DATA EXTRACT
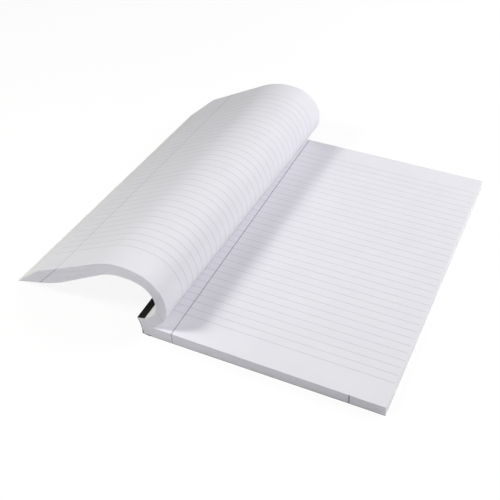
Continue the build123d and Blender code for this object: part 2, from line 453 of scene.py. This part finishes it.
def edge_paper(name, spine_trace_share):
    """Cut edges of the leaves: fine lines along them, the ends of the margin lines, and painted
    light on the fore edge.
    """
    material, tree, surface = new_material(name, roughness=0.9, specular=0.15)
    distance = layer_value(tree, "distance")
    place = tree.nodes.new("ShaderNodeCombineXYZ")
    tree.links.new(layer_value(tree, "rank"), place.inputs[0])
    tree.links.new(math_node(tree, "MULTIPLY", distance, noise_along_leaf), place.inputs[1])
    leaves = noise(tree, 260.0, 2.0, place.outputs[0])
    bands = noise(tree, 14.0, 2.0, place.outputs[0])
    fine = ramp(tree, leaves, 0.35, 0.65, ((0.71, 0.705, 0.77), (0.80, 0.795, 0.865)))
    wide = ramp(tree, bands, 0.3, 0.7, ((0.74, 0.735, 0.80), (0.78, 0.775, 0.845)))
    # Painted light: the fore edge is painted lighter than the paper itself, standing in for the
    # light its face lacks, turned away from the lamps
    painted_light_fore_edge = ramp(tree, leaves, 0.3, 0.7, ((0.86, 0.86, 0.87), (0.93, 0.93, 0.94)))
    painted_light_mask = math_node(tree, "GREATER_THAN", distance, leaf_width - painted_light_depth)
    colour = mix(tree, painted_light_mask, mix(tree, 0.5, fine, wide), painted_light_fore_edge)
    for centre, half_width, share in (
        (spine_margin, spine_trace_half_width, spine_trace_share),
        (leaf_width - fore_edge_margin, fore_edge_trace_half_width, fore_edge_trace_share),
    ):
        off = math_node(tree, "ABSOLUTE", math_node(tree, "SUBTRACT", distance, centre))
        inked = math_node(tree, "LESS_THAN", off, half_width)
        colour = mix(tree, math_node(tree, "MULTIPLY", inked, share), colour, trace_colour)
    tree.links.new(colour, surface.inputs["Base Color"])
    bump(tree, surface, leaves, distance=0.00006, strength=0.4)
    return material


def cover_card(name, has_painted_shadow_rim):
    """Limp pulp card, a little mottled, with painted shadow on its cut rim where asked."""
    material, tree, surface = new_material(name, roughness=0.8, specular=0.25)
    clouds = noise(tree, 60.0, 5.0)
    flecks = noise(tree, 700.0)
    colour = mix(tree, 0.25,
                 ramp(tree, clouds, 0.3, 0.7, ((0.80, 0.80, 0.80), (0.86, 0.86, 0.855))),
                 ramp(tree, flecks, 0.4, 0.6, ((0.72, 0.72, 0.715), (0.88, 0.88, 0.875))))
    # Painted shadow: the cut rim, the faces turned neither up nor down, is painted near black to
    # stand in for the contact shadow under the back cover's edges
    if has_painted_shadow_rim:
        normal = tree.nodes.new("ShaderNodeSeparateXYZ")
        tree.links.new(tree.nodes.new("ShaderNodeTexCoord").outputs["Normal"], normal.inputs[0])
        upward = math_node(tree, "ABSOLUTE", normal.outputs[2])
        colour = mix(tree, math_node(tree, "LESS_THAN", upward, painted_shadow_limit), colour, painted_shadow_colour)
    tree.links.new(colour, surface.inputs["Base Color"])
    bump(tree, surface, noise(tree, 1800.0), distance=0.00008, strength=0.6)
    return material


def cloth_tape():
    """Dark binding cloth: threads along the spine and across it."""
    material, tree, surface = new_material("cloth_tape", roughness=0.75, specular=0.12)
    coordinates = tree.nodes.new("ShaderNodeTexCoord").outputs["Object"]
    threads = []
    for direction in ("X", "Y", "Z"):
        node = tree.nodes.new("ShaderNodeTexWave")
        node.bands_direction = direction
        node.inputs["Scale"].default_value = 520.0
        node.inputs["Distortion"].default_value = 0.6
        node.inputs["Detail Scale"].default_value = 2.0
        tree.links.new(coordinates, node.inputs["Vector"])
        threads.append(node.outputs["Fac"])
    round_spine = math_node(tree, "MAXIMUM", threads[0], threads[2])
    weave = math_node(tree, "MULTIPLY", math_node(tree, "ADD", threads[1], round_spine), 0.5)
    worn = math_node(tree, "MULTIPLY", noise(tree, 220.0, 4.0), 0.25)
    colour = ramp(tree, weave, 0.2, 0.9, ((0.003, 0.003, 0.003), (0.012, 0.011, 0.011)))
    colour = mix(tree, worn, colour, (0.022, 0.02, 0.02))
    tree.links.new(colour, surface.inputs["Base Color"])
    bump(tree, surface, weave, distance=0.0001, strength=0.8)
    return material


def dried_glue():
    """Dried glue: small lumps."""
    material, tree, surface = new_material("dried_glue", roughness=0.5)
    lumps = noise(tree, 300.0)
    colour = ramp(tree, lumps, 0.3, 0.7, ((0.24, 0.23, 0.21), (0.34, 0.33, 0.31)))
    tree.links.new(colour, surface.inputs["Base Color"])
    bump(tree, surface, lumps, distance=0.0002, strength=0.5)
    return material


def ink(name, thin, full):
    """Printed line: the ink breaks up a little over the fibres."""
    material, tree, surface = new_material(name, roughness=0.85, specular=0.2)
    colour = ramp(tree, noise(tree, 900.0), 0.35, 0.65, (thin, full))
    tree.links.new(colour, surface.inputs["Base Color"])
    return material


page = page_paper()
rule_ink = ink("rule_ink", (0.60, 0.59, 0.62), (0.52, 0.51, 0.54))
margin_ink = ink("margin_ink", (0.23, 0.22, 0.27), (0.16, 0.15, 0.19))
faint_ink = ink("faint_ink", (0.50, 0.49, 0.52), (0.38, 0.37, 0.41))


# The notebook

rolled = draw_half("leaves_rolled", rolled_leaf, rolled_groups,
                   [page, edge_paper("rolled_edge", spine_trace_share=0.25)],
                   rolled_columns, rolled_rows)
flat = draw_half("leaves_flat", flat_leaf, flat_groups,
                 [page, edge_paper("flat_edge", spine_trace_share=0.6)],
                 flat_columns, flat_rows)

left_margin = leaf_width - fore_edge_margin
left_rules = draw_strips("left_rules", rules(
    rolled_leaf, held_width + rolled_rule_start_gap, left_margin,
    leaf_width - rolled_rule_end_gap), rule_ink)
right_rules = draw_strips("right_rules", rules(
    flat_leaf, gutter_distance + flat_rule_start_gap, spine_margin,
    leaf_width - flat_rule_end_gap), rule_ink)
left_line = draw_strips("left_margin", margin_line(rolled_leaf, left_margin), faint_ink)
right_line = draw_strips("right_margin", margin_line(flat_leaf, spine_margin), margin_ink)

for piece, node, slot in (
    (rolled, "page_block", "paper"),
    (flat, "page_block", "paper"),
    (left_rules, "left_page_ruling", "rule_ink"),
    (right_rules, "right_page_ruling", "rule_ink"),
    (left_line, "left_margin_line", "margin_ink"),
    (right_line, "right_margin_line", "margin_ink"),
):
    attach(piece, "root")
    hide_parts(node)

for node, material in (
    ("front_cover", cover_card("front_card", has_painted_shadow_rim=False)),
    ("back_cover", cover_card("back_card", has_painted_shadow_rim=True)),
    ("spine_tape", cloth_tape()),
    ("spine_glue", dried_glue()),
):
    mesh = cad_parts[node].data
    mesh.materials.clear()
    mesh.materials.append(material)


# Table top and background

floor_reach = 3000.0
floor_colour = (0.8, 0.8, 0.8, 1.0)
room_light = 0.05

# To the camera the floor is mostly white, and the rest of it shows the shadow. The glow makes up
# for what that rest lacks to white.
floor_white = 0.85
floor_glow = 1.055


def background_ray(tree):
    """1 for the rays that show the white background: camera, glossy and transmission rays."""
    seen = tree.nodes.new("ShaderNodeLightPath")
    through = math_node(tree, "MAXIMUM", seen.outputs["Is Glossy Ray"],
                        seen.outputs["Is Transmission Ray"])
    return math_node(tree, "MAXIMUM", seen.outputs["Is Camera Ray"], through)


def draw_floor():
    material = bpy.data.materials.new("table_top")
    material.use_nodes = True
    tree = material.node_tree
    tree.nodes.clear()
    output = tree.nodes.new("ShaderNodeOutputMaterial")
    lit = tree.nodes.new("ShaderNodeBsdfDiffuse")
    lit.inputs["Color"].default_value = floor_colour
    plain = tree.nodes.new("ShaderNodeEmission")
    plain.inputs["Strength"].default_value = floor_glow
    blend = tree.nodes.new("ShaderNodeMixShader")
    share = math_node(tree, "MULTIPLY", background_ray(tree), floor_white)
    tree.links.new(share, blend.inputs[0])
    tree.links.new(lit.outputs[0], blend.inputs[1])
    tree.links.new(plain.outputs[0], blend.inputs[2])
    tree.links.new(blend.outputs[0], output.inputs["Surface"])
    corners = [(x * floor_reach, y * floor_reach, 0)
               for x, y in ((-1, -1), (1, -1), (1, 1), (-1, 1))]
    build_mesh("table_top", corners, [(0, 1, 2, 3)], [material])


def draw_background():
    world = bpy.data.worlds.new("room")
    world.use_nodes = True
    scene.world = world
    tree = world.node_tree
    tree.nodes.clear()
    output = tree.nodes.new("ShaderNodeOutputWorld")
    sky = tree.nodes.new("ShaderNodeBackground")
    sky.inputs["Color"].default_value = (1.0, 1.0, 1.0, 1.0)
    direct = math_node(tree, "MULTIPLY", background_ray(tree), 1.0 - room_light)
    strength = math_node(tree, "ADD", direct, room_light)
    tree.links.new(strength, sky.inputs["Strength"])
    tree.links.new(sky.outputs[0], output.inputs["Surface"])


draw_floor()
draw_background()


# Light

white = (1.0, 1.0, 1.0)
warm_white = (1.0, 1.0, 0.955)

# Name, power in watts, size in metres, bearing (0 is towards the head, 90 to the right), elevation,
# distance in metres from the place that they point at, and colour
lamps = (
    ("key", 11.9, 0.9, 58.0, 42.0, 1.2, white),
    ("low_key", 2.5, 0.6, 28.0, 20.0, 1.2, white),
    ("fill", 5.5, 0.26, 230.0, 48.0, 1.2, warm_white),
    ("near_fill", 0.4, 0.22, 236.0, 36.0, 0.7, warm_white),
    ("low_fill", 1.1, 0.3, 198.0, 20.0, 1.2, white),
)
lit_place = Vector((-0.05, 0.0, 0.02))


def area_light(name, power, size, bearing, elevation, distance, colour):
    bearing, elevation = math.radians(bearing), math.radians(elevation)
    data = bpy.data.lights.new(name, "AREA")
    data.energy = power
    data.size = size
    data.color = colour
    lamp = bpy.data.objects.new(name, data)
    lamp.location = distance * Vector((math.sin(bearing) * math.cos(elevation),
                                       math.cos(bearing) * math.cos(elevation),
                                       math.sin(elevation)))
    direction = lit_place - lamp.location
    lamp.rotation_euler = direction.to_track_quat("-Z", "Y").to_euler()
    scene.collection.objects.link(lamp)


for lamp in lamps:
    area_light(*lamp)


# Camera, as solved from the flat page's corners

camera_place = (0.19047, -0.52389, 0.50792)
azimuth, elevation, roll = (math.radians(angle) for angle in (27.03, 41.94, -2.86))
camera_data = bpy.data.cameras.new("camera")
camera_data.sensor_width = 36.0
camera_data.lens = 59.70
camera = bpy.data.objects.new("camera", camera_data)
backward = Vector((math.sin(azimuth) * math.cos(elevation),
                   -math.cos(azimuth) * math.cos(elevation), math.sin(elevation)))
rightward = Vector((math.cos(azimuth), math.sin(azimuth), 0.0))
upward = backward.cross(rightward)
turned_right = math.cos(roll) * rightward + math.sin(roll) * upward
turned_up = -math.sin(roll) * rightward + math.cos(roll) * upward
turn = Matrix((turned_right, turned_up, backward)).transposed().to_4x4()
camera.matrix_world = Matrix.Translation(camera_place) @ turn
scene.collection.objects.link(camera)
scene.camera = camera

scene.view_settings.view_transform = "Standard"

PROBLEM
Using the listing above, gather each line that holds the string "scene" and copy it.

REPLY
Continue the build123d and Blender code for this object: part 2, from line 453 of scene.py. This part finishes it.
    scene.world = world
    scene.collection.objects.link(lamp)
scene.collection.objects.link(camera)
scene.camera = camera
scene.view_settings.view_transform = "Standard"